One of the most remarkable speculations in the Timæus is that in [499] which the Regular Solids are assigned as the forms of the Elements of which the Universe is composed. This curious branch of mathematics, Solid Geometry, had been pursued with great zeal by Plato and his friends, and with remarkable success. The five Regular Solids, the Tetrahedron or regular Triangular Pyramid, the Cube, the Octahedron, the Dodecahedron, and the Icosahedron, had been discovered; and the remarkable theorem, that of regular solids there can be just so many, these and no others, was known. And in the Timæus it is asserted that the particles of the various elements have the forms of these solids. Fire has the Pyramid; Earth has the Cube; Water the Octahedron; Air the Icosahedron; and the Dodecahedron is the plan of the Universe itself. It was natural that when Plato had learnt that other mathematical properties had a bearing upon the constitution of the Universe, he should suppose that the singular property of space, which the existence of this limited and varied class of solids implied, should have some corresponding property in the Universe, which exists in space.
We find afterwards, in Kepler and others, a recurrence to this assumption; and we may say perhaps that Crystallography shows us that there are properties of bodies, of the most intimate kind, which involve such spatial relations as are exhibited in the Regular Solids. If the distinctions of Crystalline System in bodies were hereafter to be found to depend upon the chemical elements which predominate in their composition, the admirers of Plato might point to his doctrine, of the different form of the particles of the different elements of the Universe, as a remote Prelude to such a discovery.

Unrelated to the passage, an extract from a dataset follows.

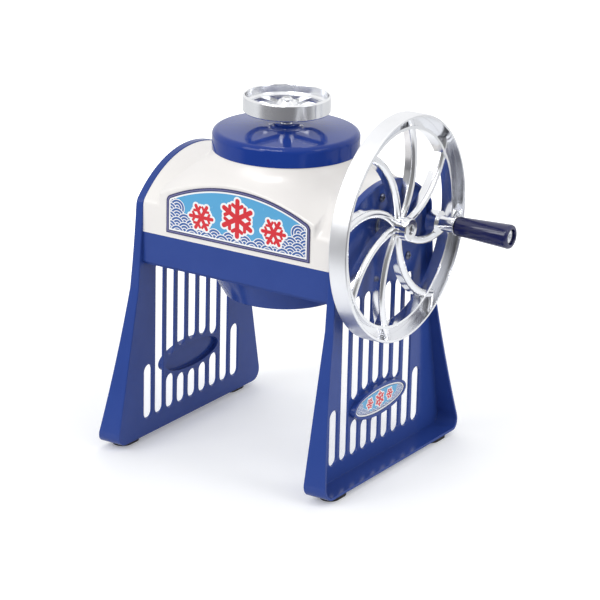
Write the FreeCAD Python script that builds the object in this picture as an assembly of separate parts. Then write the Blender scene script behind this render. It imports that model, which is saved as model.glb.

But the mathematical doctrines concerning the parts and elements of the Universe are put forwards by Plato, not so much as assertions concerning physical facts, of which the truth or falsehood is to be determined by a reference to nature herself. They are rather propounded as examples of a truth of a higher kind than any reference to observation can give or can test, and as revelations of principles such as must have prevailed in the mind of the Creator of the Universe; or else as contemplations by which the mind of man is to be raised above the region of sense, and brought nearer to the Divine Mind. In the Timæus these doctrines appear rather in the former of the two lights; as an exposition of the necessary scheme of creation, so far as its leading features are concerned. In the seventh Book of the Polity, the same doctrines are regarded more as a mental discipline; as the necessary study of the true philosopher. But in both places these mathematical [500] propositions are represented as Realities more real than the Phenomena;—as a Natural Philosophy of a higher kind than the study of Nature itself can teach. This is no doubt an erroneous assumption: yet even in this there is a germ of truth; namely, that the mathematical laws, which prevail in the universe, involve mathematical truths which being demonstrative, are of a higher and more cogent kind than mere experimental truths.
Notions, such as these of Plato, respecting a truth at which science is to aim, which is of an exact and demonstrative kind, and is imperfectly manifested in the phenomena of nature, may help or may mislead inquirers; they may be the impulse and the occasion to great discoveries; or they may lead to the assertion of false and the loss of true doctrines. Plato considers the phenomena which nature offers to the senses as mere suggestions and rude sketches of the objects which the philosophic mind is to contemplate. The heavenly bodies and all the splendors of the sky, though the most beautiful of visible objects, being only visible objects, are far inferior to the true objects of which they are the representatives. They are merely diagrams which may assist in the study of the higher truth as we might study geometry by the aid of diagrams constructed by some consummate artist. Even then, the true object about which we reason is the conception which we have in the mind.